I love Colin. I recently started a new series and the character I missed writing about most was Colin. I know my characters so well, they almost feel like real people to me.
8. Have you ever/Would you ever base a character on a real person?
Some of the characters in Angel Kiss were initially inspired by real people, but then they evolved into completely distinct characters in their own right. I used to say that I would never base characters on real people, but several of the characters in my subsequent books are actually based on people from my life.
9. why? or why not?
Although some of my characters are similar to real people, I would never lift a person from my life and place them in a book in the exact
same form. I think it would distract from the world of the book and would also be slightly unethical!
10. How long did it take to write your first book?
The first draft of Angel Kiss took me four months to write. Most of my first drafts take this long to complete.
11. What's the hardest part about writing?
Middles are hard. I love writing beginnings and endings and I always write those first. Middles are challenging. And synopses are SO difficult to write, they melt my brain.
12. What made you want to write about ghosts?
The idea for the character of Jacki – a girl who helps the ghosts of murdered women - came into my head one day while I was in college. I’m not sure exactly where the idea came from, I think it was a combination of lots of different things.
13. Have you ever had a ghostly experience?
I haven’t had one personally. I’m very open-minded so I wouldn’t rule one out, but I’d probably be absolutely terrified. I like writing about scary things but might not be so brave in reality.
14.Will you always have ghosts in your books or is it specific to the Angel Kiss series?
It’s not necessarily specific to the Angel Kiss series, but I won’t always have ghosts in my books. My new series also has a paranormal slant but it doesn’t involve spirits.
15. Are Jacki’s lyrics your own?
Yes. I’m not as confident with lyrics as I am with prose. I sometimes worry that I’m not doing justice to Jacki’s song writing skills, because I know she’s probably quite good at it (even though she’s not actually real!).
16. Have you been in a band?
I was briefly in a band when I was a teenager. We were called The Violet Kerosene Biscuits, or ‘The Biscuits’ for short. We weren’t together for very long, we jammed in my friend’s garage but never played any gigs. I wrote one of the songs in Angel Kiss while I was in The Biscuits. It was written about the guy who initially inspired Nick, and was very angst-ridden.
17. What would you do if you weren’t a writer?

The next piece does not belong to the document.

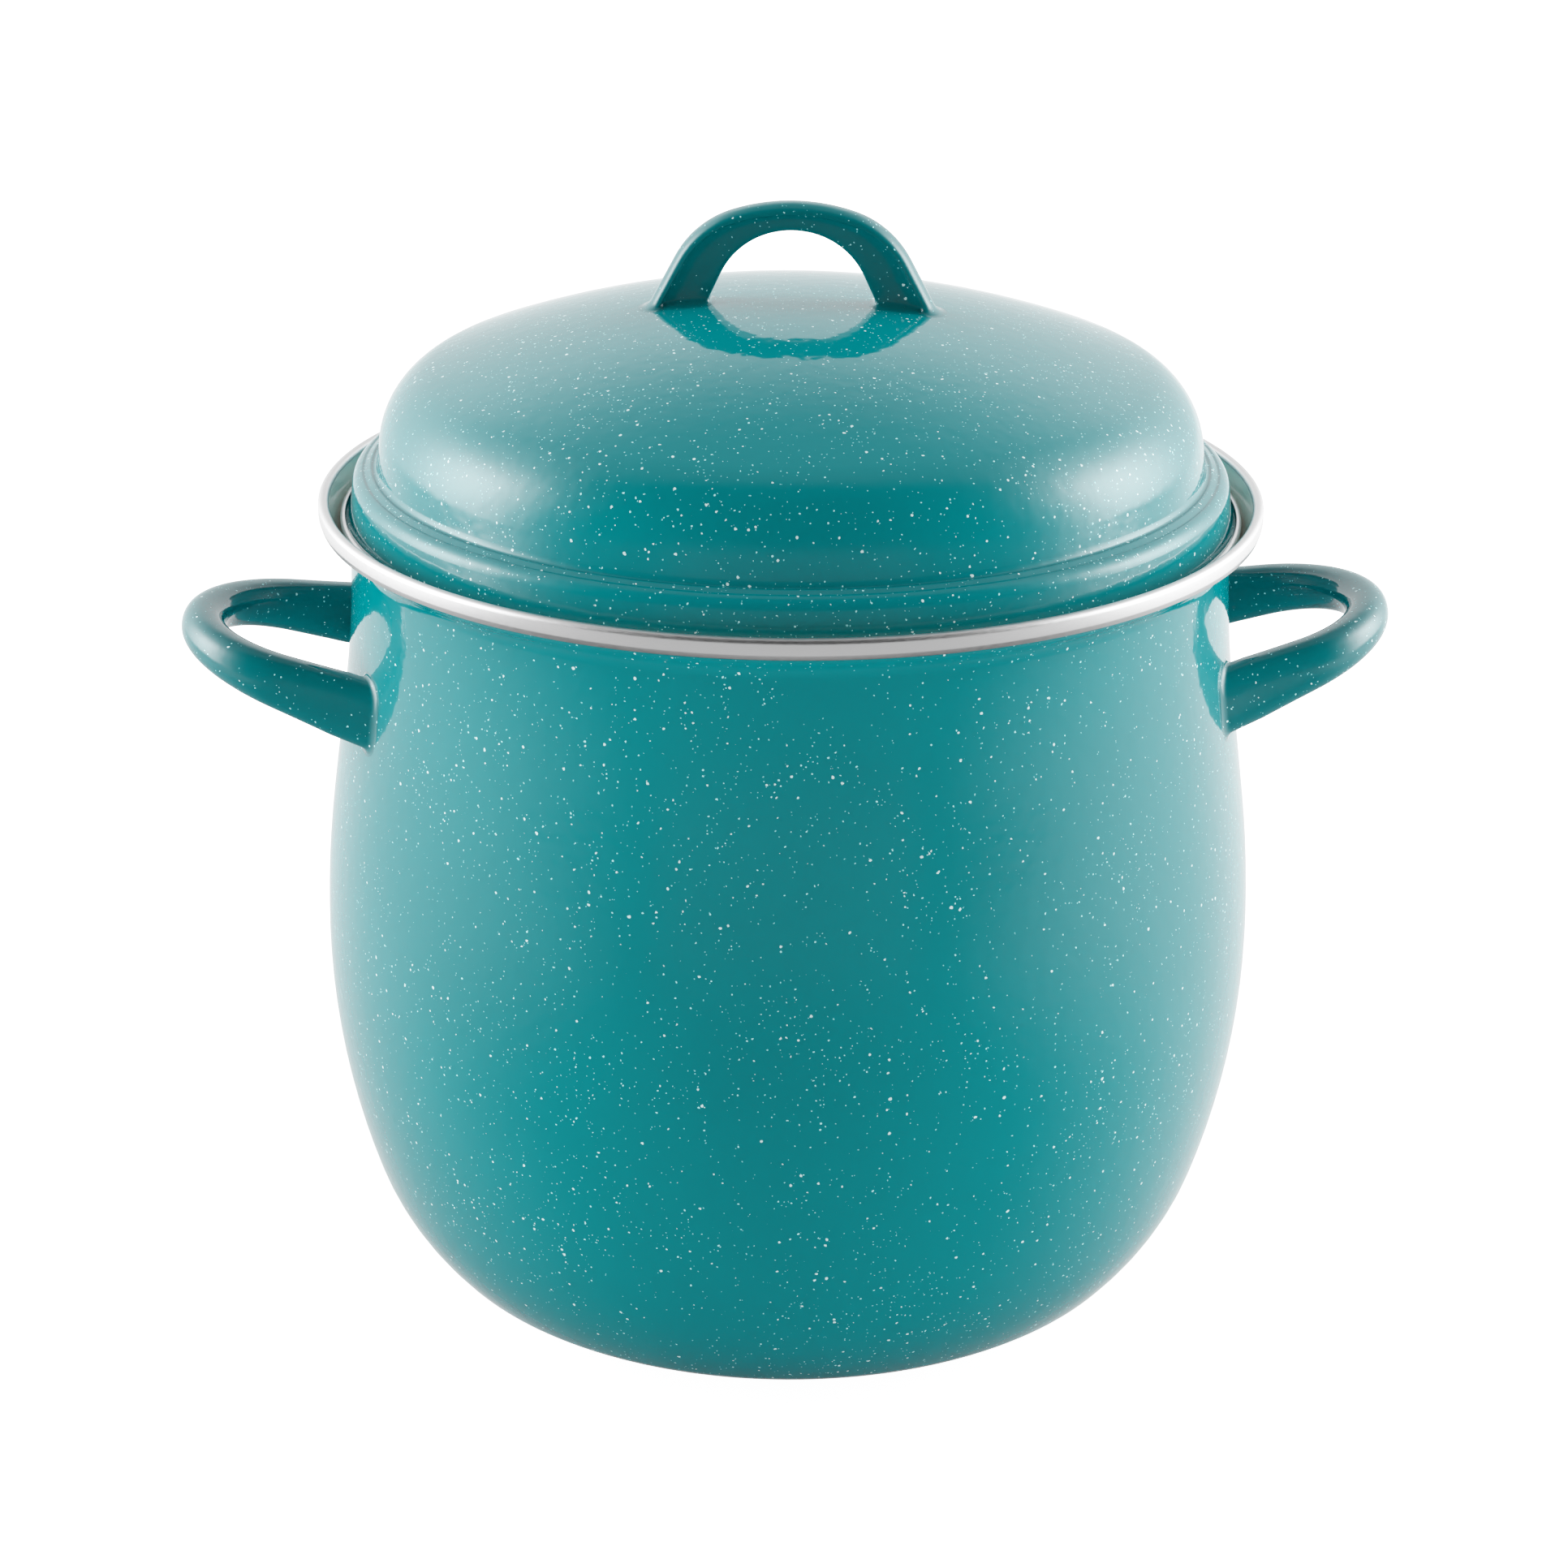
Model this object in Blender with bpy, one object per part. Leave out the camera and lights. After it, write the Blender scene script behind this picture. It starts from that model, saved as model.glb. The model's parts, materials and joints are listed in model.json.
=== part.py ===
"""Water bath canner: an enamelled steel stock pot and domed lid, both edged with
stainless steel bands, and a folding wire jar rack that stands inside the pot.

Lengths below are millimetres and are scaled to metres when a mesh is made. +Z is up,
the origin is the centre of the base, and the two side handles point along +X and -X.
"""

import math

import bmesh
import bpy
from mathutils import Matrix, Vector

MM = 0.001
SEGMENTS = 36          # facets round every turned piece and ring, so that they line up
GAP = 0.3              # clearance between pieces that touch or are welded
SEAM = 0.5             # clearance between a folded band and the lip inside it

# Pot
POT_HEIGHT = 260.0
WALL = 1.2
BASE_RECESS = 1.0      # the middle of the base is pressed up by this
RECESS_RADIUS = 94.0
BASE_FLAT_RADIUS = 109.5

# Stainless bands
BAND = 0.6
POT_BAND_RADIUS = 150.0
POT_BAND_HEIGHT = 6.2
POT_BAND_HEM = 4.4     # how far the band reaches down inside the lip
LID_BAND_RADIUS = 143.2
LID_BAND_BOTTOM = 251.4
LID_BAND_HEIGHT = 3.2
LID_BAND_DEPTH = 1.6
BAND_SOFT = 0.8        # size of the bands' rounded folds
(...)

I think I probably would’ve been an actress. I did drama in college and all through my teenage years I never wanted to be anything else. I briefly considered being a profiler or a lawyer, mostly because I was obsessed with the T.V. show Criminal Minds and the movie Legally Blonde.
18. How easy or hard did you find it getting published/getting an agent?

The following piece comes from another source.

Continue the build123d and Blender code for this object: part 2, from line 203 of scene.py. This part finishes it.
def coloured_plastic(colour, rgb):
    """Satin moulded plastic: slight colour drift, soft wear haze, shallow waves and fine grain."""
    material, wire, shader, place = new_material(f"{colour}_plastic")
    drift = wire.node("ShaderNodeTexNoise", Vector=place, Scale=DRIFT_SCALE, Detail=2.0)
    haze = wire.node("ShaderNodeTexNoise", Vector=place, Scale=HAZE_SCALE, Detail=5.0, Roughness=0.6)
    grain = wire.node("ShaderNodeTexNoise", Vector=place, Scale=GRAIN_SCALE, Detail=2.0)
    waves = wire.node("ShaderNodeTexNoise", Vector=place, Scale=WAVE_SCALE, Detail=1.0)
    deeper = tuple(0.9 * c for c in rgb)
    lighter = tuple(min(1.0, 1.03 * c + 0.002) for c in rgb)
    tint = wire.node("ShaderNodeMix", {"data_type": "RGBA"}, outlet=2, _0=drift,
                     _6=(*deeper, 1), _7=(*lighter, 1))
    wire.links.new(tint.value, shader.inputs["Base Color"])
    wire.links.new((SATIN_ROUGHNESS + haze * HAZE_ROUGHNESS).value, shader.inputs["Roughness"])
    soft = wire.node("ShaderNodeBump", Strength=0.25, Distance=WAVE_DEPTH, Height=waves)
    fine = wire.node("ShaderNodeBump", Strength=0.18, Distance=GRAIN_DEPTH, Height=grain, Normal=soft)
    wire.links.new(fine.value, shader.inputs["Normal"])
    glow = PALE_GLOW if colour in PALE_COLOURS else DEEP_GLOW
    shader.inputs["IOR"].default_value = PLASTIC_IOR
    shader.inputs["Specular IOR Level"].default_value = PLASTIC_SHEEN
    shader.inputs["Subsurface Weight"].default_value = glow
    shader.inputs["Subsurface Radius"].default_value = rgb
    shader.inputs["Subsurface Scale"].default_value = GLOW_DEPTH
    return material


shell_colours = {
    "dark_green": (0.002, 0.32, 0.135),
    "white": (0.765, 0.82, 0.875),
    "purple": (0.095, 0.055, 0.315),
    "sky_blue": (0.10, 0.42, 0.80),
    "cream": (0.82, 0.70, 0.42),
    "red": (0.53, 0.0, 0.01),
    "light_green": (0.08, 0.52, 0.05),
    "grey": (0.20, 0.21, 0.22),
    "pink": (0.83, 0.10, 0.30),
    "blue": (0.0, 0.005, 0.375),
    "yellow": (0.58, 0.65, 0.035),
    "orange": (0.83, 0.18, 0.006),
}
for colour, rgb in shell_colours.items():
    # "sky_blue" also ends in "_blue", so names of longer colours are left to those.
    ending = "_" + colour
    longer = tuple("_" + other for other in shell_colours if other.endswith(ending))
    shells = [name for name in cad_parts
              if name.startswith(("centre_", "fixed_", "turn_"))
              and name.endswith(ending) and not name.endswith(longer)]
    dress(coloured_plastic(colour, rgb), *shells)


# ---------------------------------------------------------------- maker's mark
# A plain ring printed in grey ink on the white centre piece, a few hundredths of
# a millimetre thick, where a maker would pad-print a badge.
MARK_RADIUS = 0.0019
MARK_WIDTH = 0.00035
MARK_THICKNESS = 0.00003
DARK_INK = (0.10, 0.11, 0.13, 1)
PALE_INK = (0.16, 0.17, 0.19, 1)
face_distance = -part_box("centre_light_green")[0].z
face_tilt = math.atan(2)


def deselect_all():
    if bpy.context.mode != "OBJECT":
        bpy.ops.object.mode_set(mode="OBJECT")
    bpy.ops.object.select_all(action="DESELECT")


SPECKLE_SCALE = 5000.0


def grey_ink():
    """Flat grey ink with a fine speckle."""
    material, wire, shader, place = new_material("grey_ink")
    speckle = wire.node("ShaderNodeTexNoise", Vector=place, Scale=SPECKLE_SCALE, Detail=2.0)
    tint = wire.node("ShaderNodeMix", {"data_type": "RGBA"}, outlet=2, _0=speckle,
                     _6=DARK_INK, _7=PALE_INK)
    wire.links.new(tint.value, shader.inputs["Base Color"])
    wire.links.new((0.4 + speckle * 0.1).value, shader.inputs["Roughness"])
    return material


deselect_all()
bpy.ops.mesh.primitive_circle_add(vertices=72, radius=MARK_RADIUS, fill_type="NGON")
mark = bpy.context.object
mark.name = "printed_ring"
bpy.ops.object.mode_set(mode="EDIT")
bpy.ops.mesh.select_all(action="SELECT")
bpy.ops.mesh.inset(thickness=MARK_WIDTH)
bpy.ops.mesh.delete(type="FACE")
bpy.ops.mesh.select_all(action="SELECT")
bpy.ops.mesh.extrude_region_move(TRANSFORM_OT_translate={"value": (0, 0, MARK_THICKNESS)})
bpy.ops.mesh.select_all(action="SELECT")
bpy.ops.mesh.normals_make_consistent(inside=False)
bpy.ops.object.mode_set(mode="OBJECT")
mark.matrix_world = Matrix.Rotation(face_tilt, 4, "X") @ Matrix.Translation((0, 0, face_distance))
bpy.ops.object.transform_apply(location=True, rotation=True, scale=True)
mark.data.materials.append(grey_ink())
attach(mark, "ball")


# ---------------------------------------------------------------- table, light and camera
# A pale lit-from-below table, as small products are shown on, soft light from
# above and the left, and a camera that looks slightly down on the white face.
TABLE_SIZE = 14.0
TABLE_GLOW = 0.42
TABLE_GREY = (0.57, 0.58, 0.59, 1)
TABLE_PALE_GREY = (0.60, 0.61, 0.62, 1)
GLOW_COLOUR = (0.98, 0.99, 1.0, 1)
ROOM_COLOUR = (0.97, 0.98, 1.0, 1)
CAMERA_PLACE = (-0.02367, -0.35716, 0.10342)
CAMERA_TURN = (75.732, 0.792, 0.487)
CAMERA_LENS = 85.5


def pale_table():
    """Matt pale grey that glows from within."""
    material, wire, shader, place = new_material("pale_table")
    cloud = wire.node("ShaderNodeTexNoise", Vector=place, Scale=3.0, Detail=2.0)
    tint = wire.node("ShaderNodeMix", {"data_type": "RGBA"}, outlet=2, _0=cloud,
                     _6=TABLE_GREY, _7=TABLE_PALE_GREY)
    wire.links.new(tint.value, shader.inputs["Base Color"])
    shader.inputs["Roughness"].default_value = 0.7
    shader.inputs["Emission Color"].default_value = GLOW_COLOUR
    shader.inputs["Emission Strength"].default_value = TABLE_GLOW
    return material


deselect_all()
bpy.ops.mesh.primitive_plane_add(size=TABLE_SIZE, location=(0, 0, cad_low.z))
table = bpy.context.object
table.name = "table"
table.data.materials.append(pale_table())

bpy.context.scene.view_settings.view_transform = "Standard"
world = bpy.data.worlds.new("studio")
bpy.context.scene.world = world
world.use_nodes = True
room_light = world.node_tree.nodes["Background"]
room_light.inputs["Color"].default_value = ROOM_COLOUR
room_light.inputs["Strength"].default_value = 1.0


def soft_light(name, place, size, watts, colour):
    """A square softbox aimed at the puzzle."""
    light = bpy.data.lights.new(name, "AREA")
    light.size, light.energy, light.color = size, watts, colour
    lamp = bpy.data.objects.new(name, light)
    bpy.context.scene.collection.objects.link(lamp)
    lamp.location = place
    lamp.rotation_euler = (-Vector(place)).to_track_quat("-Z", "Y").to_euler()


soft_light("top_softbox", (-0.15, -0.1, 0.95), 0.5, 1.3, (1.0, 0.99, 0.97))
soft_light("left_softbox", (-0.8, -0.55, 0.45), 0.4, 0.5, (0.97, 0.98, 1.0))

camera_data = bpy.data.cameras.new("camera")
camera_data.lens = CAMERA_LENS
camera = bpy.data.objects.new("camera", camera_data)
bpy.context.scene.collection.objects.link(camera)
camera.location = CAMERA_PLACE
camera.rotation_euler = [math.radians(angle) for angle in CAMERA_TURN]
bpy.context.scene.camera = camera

It was one of the most difficult processes I ever went through, but it was worth it in the end. Things actually happened quite quickly for me, although it didn’t feel like that at the time. I got my first agent about two years after I started writing Angel Kiss. I’ve just moved to The Darley Anderson Agency in London, who were my dream agency when I was starting out.
19. Can you tell us anything about your current work in progress?
I can’t say too much, but I can say that I’m really excited about it. I can’t wait for you to read it, so I can hear what you think! It’s paranormal crime, but is very different from the Jacki King series in some ways.
20. What would you like to have written?
I’m okay with not having written any of my favourite books because then I wouldn’t have had the opportunity to experience them as a reader. But if I really had to give an answer – I’d love to have been a writer on the show Buffy the Vampire Slayer, because it is perfection.